Records to use:
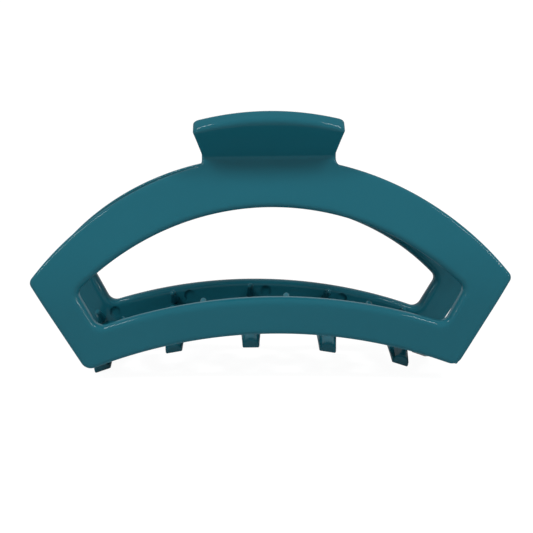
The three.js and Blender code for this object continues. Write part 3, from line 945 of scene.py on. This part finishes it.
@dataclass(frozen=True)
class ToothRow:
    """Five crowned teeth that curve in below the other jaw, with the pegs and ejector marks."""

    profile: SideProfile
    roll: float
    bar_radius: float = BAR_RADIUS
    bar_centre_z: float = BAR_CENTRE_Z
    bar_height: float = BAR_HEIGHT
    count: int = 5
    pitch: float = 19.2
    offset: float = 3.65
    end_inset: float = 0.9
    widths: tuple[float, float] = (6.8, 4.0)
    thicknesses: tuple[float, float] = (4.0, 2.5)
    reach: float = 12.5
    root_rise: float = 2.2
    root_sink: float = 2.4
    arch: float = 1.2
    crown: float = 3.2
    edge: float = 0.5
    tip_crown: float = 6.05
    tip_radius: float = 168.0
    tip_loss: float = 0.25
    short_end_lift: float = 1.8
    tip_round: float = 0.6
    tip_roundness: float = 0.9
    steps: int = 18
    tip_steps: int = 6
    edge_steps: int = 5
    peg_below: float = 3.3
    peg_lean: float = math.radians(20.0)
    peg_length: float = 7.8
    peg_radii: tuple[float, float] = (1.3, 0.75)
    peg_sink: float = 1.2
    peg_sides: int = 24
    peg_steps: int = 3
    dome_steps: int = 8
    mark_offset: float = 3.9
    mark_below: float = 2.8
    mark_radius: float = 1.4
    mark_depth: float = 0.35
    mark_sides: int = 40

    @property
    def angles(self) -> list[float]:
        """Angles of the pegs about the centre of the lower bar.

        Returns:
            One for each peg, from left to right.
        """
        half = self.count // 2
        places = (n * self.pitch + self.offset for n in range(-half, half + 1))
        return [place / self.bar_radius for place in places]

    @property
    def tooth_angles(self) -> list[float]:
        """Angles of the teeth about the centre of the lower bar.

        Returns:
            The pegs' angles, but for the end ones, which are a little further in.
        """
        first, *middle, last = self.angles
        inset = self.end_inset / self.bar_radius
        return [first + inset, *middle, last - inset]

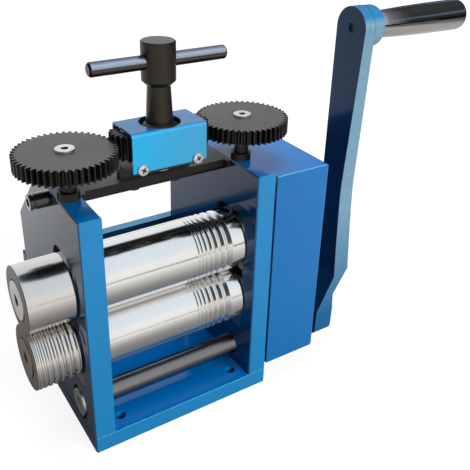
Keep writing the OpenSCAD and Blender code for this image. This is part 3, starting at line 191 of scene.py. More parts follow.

The problem: Write out the listing's lines exactly, from its first line through the line that contains "teeth about the centre of the lower bar.", and stop there.

Output below:
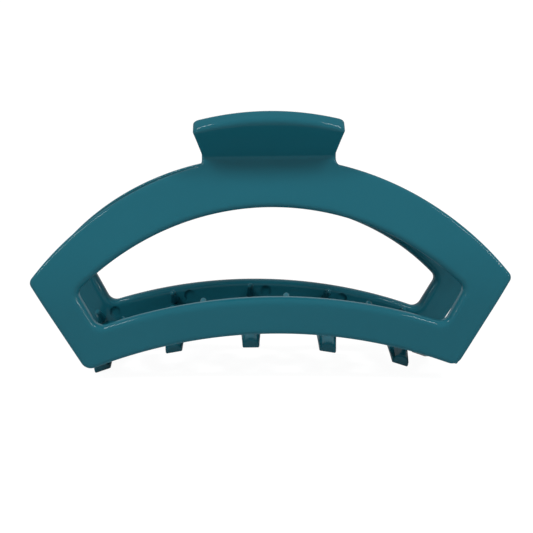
The three.js and Blender code for this object continues. Write part 3, from line 945 of scene.py on. This part finishes it.
@dataclass(frozen=True)
class ToothRow:
    """Five crowned teeth that curve in below the other jaw, with the pegs and ejector marks."""

    profile: SideProfile
    roll: float
    bar_radius: float = BAR_RADIUS
    bar_centre_z: float = BAR_CENTRE_Z
    bar_height: float = BAR_HEIGHT
    count: int = 5
    pitch: float = 19.2
    offset: float = 3.65
    end_inset: float = 0.9
    widths: tuple[float, float] = (6.8, 4.0)
    thicknesses: tuple[float, float] = (4.0, 2.5)
    reach: float = 12.5
    root_rise: float = 2.2
    root_sink: float = 2.4
    arch: float = 1.2
    crown: float = 3.2
    edge: float = 0.5
    tip_crown: float = 6.05
    tip_radius: float = 168.0
    tip_loss: float = 0.25
    short_end_lift: float = 1.8
    tip_round: float = 0.6
    tip_roundness: float = 0.9
    steps: int = 18
    tip_steps: int = 6
    edge_steps: int = 5
    peg_below: float = 3.3
    peg_lean: float = math.radians(20.0)
    peg_length: float = 7.8
    peg_radii: tuple[float, float] = (1.3, 0.75)
    peg_sink: float = 1.2
    peg_sides: int = 24
    peg_steps: int = 3
    dome_steps: int = 8
    mark_offset: float = 3.9
    mark_below: float = 2.8
    mark_radius: float = 1.4
    mark_depth: float = 0.35
    mark_sides: int = 40

    @property
    def angles(self) -> list[float]:
        """Angles of the pegs about the centre of the lower bar.

        Returns:
            One for each peg, from left to right.
        """
        half = self.count // 2
        places = (n * self.pitch + self.offset for n in range(-half, half + 1))
        return [place / self.bar_radius for place in places]

    @property
    def tooth_angles(self) -> list[float]:
        """Angles of the teeth about the centre of the lower bar.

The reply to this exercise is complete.